In other words, she said, "How do you think about redefining what your brand stands for in a world of tight economy?"
For example, she said, Kraft planned to encourage dine-at-home experiences because fewer people dine out during a recession. And the company launched a campaign informing consumers that Kool-Aid is a really sweet deal: one-third the cost of soda.
Back To Basics
Allstate insurance is meeting hard times head on. In one TV spot, featuring the reassuring actor Dennis Haysbert (perhaps best known as President David Palmer on the Fox drama 24), the company reminds viewers that it got its start in 1931, during the Great Depression. "And through the 12 recessions since," Haysbert says, Allstate has noticed that "after the fears subside, a funny thing happens: People start enjoying the small things in life. It's back to basics, and the basics are good." Home and auto insurance, apparently, are among the basics.
Hyundai, the Korean auto manufacturer, is running an ad in which the voiceover intones: "Buy any new Hyundai and if in the next year you lose your income, we'll let you return it." Because, the ad continues, "We're all in this together. And we'll all get through it together."

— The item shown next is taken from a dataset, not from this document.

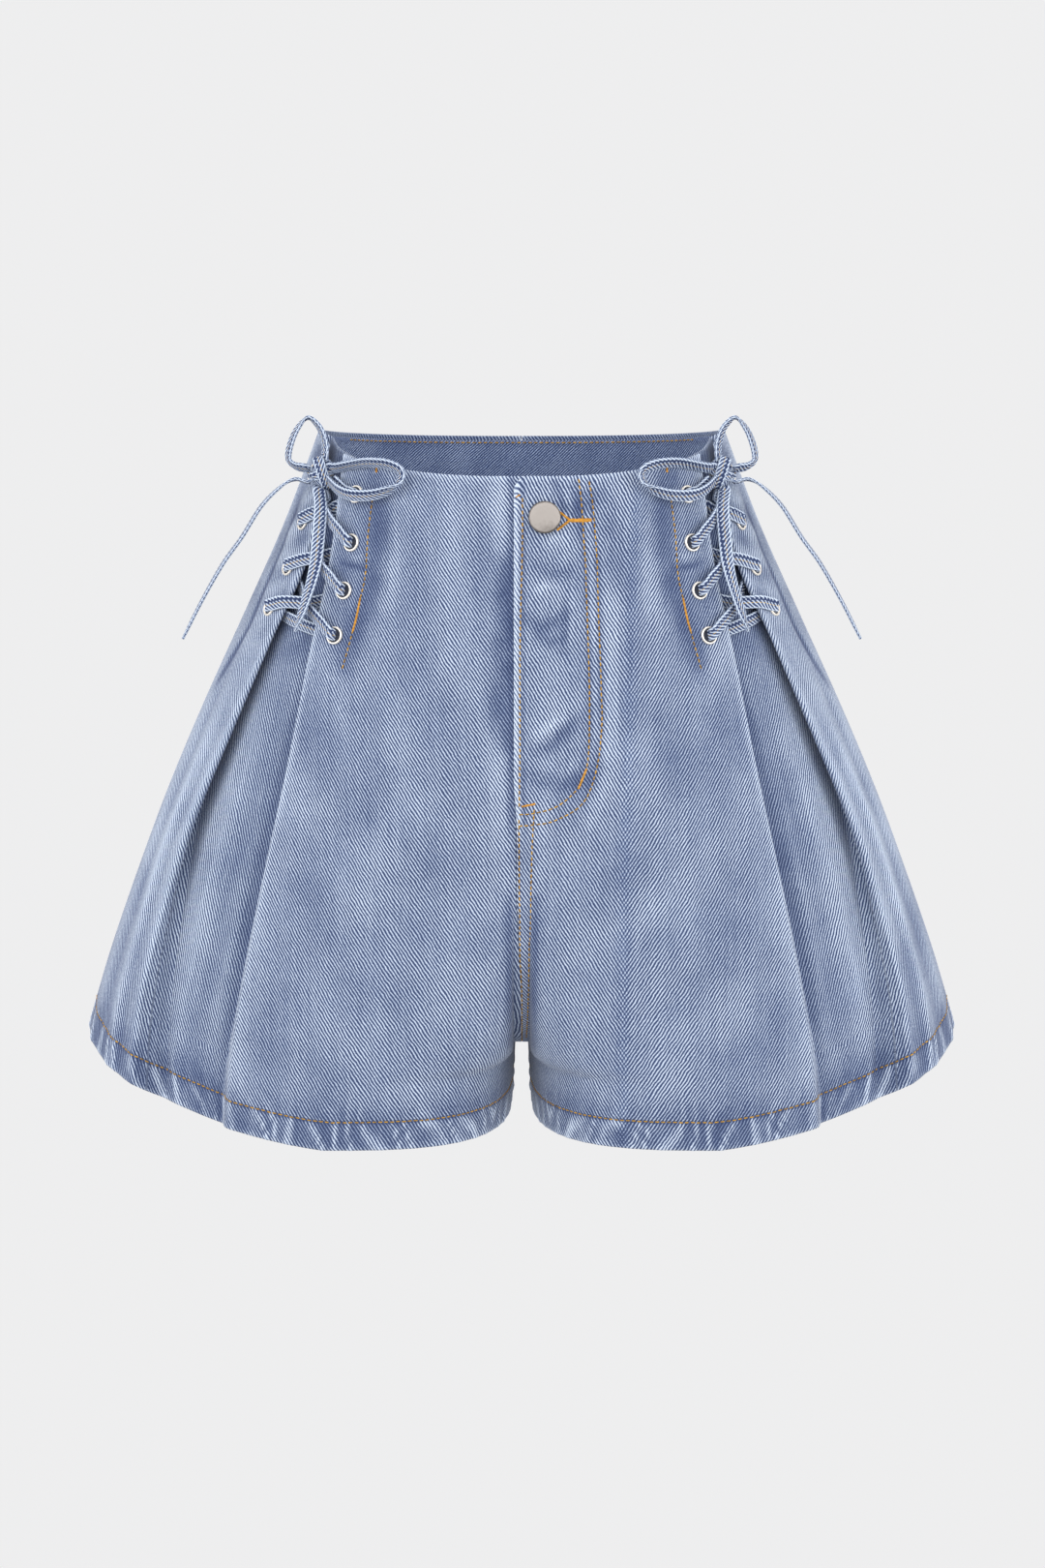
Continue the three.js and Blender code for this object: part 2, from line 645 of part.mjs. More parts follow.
// The bar behind both strips at the lowest eyelets
const LOWEST_BAR = { parts: [0.15, 0.85], depth: 5.5 };
// How the lace from each strip's top eyelet passes the strip's edge, and the side of the knot it meets
const LACE_END_BUNCH = 0.5;
const LACE_END = {
  front: { edge: { part: 0.02, up: 0.008, depth: -2.3 }, end: [-0.8, -0.3, -0.5] },
  rear: { edge: { part: 0.2, up: 0, depth: -4.2 }, end: [0.4, 1, -0.2] },
};

function otherStrip(strip) {
  return strip === 'front' ? 'rear' : 'front';
}

function lacePoint(strip, part, down, depth, inGap) {
  const { front, rear } = section('front', down);
  const inset = part * EYELET_INSET[strip];
  let along = strip === 'front' ? front - inset : rear + inset;
  if (inGap) along = strip === 'front' ? mix(front, rear, part) : mix(rear, front, part);
  return placed('front', down, along, depth);
}

const UP = new THREE.Vector3(0, 0, 1);

function laceStation(at, bunch, left) {
  return {
    at: onSide(at, left),
    across: UP,
    wide: mix(LACE.wide, LACE.bunchedWide, bunch),
    thick: mix(LACE.thick, LACE.bunchedThick, bunch),
  };
}

// The run of lace from a lowest eyelet up to the knot
function laceRun(firstStrip, deeper, left) {
  const stations = [];
  let strip = firstStrip;
  for (let eyelet = EYELET_LEVELS.length - 1; eyelet > 0; eyelet--) {
    for (const { on, part, level, depth, bunch } of CROSSING) {
      const down = mix(EYELET_LEVELS[eyelet], EYELET_LEVELS[eyelet - 1], level);
      const own = on === 'other' ? otherStrip(strip) : strip;
      const lower = on === 'gap' ? deeper : 0;
      const at = lacePoint(own, part, down, depth + lower, on === 'gap');
      stations.push(laceStation(at, bunch, left));
    }
    strip = otherStrip(strip);
  }
  for (const { part, depth, bunch } of CROSSING.slice(0, 4)) {
    stations.push(laceStation(lacePoint(strip, part, EYELET_LEVELS[0], depth, false), bunch, left));
  }
  const { end, edge } = LACE_END[strip];
  const over = lacePoint(strip, edge.part, EYELET_LEVELS[0] - edge.up, edge.depth, false);
  for (const at of [over, ...offKnot(end).toReversed()]) stations.push(laceStation(at, LACE_END_BUNCH, left));
  return stations;
}

// Both runs of one side are one lace, joined by the bar under the lowest eyelets
function lace(left) {
  const first = laceRun('rear', CROSSING_DEEPER, left).toReversed();
  const second = laceRun('front', 0, left);
  const lowest = EYELET_LEVELS.at(-1);
  const bar = LOWEST_BAR.parts.map((part) => (
    laceStation(lacePoint('rear', part, lowest, LOWEST_BAR.depth, true), 0, left)
  ));
  return tape([...first, ...bar, ...second]);
}

// Profiles as radius and height above the cloth's face
const EYELET_PROFILE = [
  [EYELET.bore, EYELET.base + EYELET.lip], [EYELET.flange, EYELET.base + EYELET.lip * 0.6],
  [EYELET.flange, EYELET.base], [EYELET.barrel, EYELET.base], [EYELET.barrel, EYELET.behind],
  [EYELET.bore, EYELET.behind], [EYELET.bore, EYELET.base + EYELET.lip],
];
const BUTTON_PROFILE = [
  [0, -1.2], [BUTTON.shank, -1.2], [BUTTON.shank, 2.2], [BUTTON.radius - 0.5, 2.4], [BUTTON.radius, 3],
  [BUTTON.radius, 4], [BUTTON.radius - 0.6, 4.7], [6.4, 4.8], [6.1, 4.4], [2.6, 4.4], [2.3, 4.9], [0, 4.9],
];
const BUTTON_SEGMENTS = 20;
const EYELET_SEGMENTS = 10;

const group = new THREE.Group();

for (const left of [false, true]) {
  const side = left ? 'left' : 'right';
  const holes = eyeletHoles();
  const buttonHole = {
    down: BUTTON.down, along: buttonAlong(), radius: BUTTON.hole, reach: HOLE_REACH.button,
  };
  if (left) holes.push(buttonHole);
  group.add(mesh(`front_${side}`, punched(frontPanel(left), holes, left), MATERIALS.denim));
  group.add(mesh(`back_${side}`, backPanel(left), MATERIALS.denim));
  for (const strip of ['front', 'rear']) {
    EYELET_LEVELS.forEach((down, at) => {
      const ring = turnedSolid(EYELET_PROFILE, EYELET_SEGMENTS);
      standing(ring, 'front', down, eyeletAlong(strip, down), left);
      group.add(mesh(`eyelet_${side}_${strip}_${at + 1}`, ring, MATERIALS.eyelet));
    });
  }
  group.add(mesh(`lace_${side}`, lace(left), MATERIALS.tape));
  group.add(mesh(`knot_${side}`, knot(left), MATERIALS.tape));
  for (const [name, rows] of Object.entries(BOW)) {
    group.add(mesh(`${name}_${side}`, bowPiece(rows, left), MATERIALS.tape));
  }
}

const shield = innerLayer(
  'front', () => SHIELD.right, () => SHIELD.left, SHIELD.top, SHIELD.foot, SHIELD.depth, 8, 8,
);
group.add(mesh('fly_shield', shield, MATERIALS.denim));

const facing = innerLayer(
  'back', (down) => section('back', down).side, (down) => section('back', down).side,
  FACING.top, FACING.foot, FACING.depth, 2, 24,
);
group.add(mesh('back_facing', facing, MATERIALS.inside));

const button = turnedSolid(BUTTON_PROFILE, BUTTON_SEGMENTS);
standing(button, 'front', BUTTON.down, buttonAlong(), true);
group.add(mesh('button', button, MATERIALS.button));

export default group;
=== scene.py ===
# %% [markdown]
# # Laced denim shorts
# High-waisted shorts, wide in the leg, filled out and hollow, with a deep pleat laced shut at each side.
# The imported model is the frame. The looks have to stay inside the same size.

# %% The frame
import math
from types import SimpleNamespace

import bmesh
import bpy
import numpy as np
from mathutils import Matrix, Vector


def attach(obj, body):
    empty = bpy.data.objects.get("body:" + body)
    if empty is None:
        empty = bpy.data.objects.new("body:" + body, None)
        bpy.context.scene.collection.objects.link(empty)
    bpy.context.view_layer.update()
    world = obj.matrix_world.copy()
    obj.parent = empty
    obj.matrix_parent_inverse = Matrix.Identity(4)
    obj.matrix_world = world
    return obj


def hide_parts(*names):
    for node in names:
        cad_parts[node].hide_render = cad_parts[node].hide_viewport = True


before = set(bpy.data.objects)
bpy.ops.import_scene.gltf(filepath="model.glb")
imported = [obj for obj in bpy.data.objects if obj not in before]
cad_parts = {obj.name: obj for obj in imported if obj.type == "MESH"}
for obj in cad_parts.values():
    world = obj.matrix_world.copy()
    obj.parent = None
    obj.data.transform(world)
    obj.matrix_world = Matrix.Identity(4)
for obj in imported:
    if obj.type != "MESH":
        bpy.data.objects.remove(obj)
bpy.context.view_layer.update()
MM = 0.001

# %% [markdown]
# ## Camera
# The shorts are seen from straight in front and from a little above, so that the inside of the back shows.
# A long lens from two metres keeps the waist and the hem in proportion.

# %% Camera
CAMERA = {"distance": 2.0, "elevation": 9.5, "lens": 79.11, "target": (0.00045, 0.0, -0.198)}
camera_data = bpy.data.cameras.new("camera")
camera_data.lens = CAMERA["lens"]
camera_data.sensor_width = 36.0
camera_data.clip_end = 30.0
camera = bpy.data.objects.new("camera", camera_data)
rise = math.radians(CAMERA["elevation"])
toward = Vector((0.0, math.cos(rise), -math.sin(rise)))
camera.location = Vector(CAMERA["target"]) - toward * CAMERA["distance"]
camera.rotation_euler = toward.to_track_quat("-Z", "Y").to_euler()
bpy.context.scene.collection.objects.link(camera)
bpy.context.scene.camera = camera
print("camera at", tuple(round(value, 3) for value in camera.location))

# %% [markdown]
# ## Sizes
# The shape is worked out from a table of cross sections, in millimetres, at shares of the way down.
# A pattern cutter grades a flared leg the same way: a width and a depth at waist, hip, crotch and hem.
# The pleat has its own columns, because its two edges open faster than the leg does.

# %% Sizes
CLOTH = 1.3
HEM_CLOTH = 2.4
HEM_HEIGHT = 17.5
SEAM_GAP = 0.3
WAIST = {"front": -13.0, "back": -2.0, "side": 7.5}
HEM = {"front": -387.0, "back": -380.0, "side": -338.0}
HEM_START = 1 - HEM_HEIGHT / (WAIST["front"] - HEM["front"])
COLUMNS = ("down", "half", "front", "back", "middle", "frontFold", "rearFold", "under", "turn", "deep")
SHAPE = np.array([
    (0.00, 115.5, 84.0, 84.0, 14.0, 100.3, 110.5, 20.5, 1.65, 8.0),
    (0.15, 135.5, 91.0, 95.0, 20.0, 107.5, 119.6, 20.5, 1.65, 8.0),
    (0.30, 159.0, 97.0, 107.0, 32.0, 119.6, 143.1, 20.5, 1.65, 8.0),
    (0.45, 183.0, 102.0, 113.0, 50.0, 130.8, 166.7, 18.0, 2.0, 10.0),
    (0.60, 205.3, 105.5, 114.0, 70.0, 143.3, 189.5, 16.0, 2.5, 12.5),
    (0.75, 225.0, 108.0, 112.0, 88.0, 155.4, 205.9, 13.0, 3.1, 15.0),
    (0.88, 240.8, 110.0, 110.0, 102.0, 164.2, 217.0, 9.5, 3.6, 17.0),
    (1.00, 253.5, 111.0, 108.0, 110.0, 168.0, 220.5, 6.5, 4.0, 18.0),
])
CROTCH = 0.895
RISE = {"front": (0.45, 2.8), "back": (0.35, 2.2)}
INNER = (4.5, 5.5)
FLY = {"edge": 4.5, "underlap": 4.0, "raise": 1.6, "blend": 12.0, "corner": 6.5, "foot": 0.5, "seam": 3.0}
PLEAT_HANG = 0.2
PLEAT_LEVEL = {"from": 0.45, "depth": 8.0}
HEM_RISE = 0.6
BOTH = (("right", False), ("left", True))


def smooth(value, low, high):
    share = np.clip((np.asarray(value, dtype=float) - low) / (high - low), 0, 1)
    return share * share * (3 - 2 * share)


def mix(a, b, share):
    return a + (b - a) * share


def bell(distance, width):
    return np.exp(-(distance / width) ** 2)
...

Other companies have joined the recession procession. Fitness centers, cruise lines, hotels, office supply firms all offer discounts pegged to the wheezing economy. The dairy industry hired personal finance adviser Suze Orman to champion milk as a bargain. Kellogg's crows in an ad that its corn flakes cost "less than 50 cents a bowl." Wal-Mart combines two New Year notions and offers discount exercise machines that will "trim your body and your budget."
The First Thing To Go
A recession, says Mike Beltrame of Beltrame Leffler Advertising in Indianapolis, "is always a good time to cut the waste out of marketing budgets." An economic slowdown "forces a company to evaluate the most efficient target audiences and the most effective marketing tools."
"Keys to staying strong during and after recessionary periods," Beltrame says, "include maintaining brand awareness levels and maintaining brand image." That is, the one thing companies can't afford is to cut their marketing budgets so drastically that they risk diminishing the strength and visibility of their brand.
A consumer's ability to easily recall a brand's name has a direct correlation to sales, Beltrame says. "It is risky to cut marketing budgets to the point of losing name recognition and awareness, allowing other companies to gain strength and market share coming out of a recession."
Ad critic Bob Garfield of Advertising Age says, "It is a truism — and it's probably true — that if you spend into a recession, you will gain market share cheaply. However, in all of human history, no one has ever done so. Advertising and marketing expenditures are always the first thing to go."
Even so, recession-themed marketing has become so popular, writes Tessa Wegert, it is "poised to supplant green-themed campaigns."
After all, with lower gas prices and higher market fears, more and more consumers may see environmental consciousness as just one more luxury they can no longer afford.